Supervisor Shirlee Zane raised concerns about homeowners with burned trees on their properties, asking county officials to help educate fire victims about their options, since some vegetation doesn’t need to be removed while some poses a risk if left standing.

Zane said she ha’s also heard concerning reports of debris removal workers dumping pool water from burned homes into culverts and streams. Zane said her office has forwarded those reports to county environmental health staff, and a Santa Rosa official said the city will send crews out to investigate if it receives such reports within its limits.

Supervisors also returned Tuesday to the subject of the county’s economic recovery. Ben Stone, executive director of the county’s Economic Development Board, said the county needed to build several thousand new housing units each year in order to ensure a smooth recovery.

Stone’s message echoed an idea floated during supervisors’ housing-focused meeting last week, when they considered the ambitious goal of building 30,000 housing units over the next five years. That total is equal to the existing housing in Petaluma and Sebastopol, combined, according to state figures.

Gore reiterated that the figure includes smaller living spaces such as granny units, and Rabbitt said it reflects a combination of what various general plans in the county have proposed.

But Zane urged supervisors not to make any apologies for the target.

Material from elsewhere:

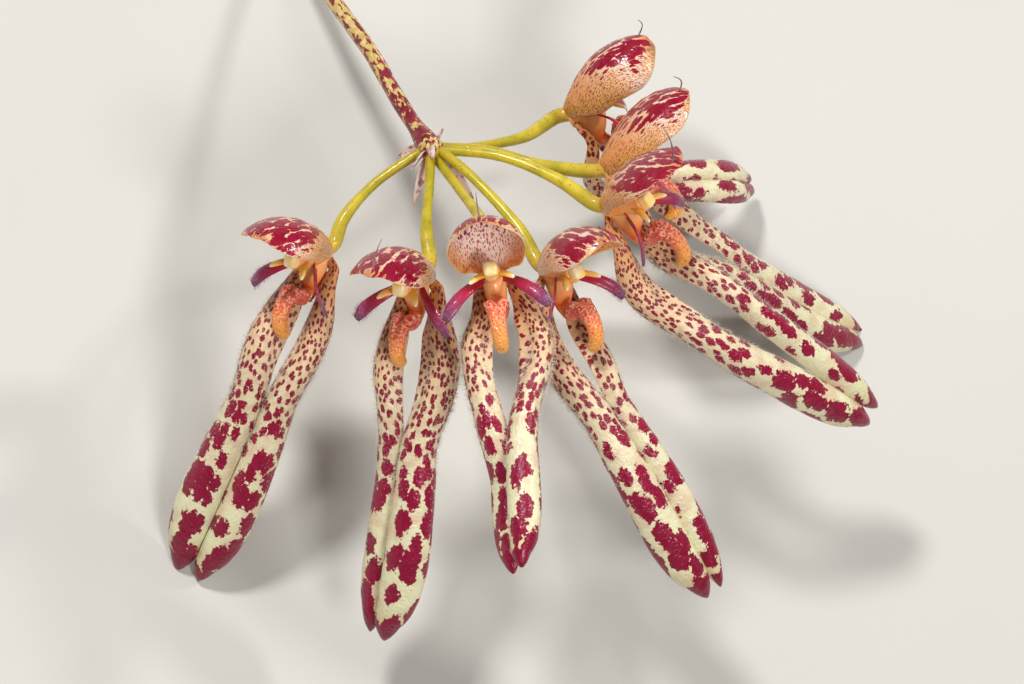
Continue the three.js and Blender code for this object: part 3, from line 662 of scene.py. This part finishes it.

“People have a right to live in the place where they work, and they have a right to affordable housing that is less than 50  percent of their paycheck,” Zane said. “I think we should be enthusiastic about that number, regardless of whether it’s a house or a rental unit or a granny unit.”

Supervisors’ next meeting, Feb. 27, will focus on infrastructure and examine the county’s use of emergency alerts, a charged topic given county officials’ decision not to use forced wireless alerts the night of the October firestorm.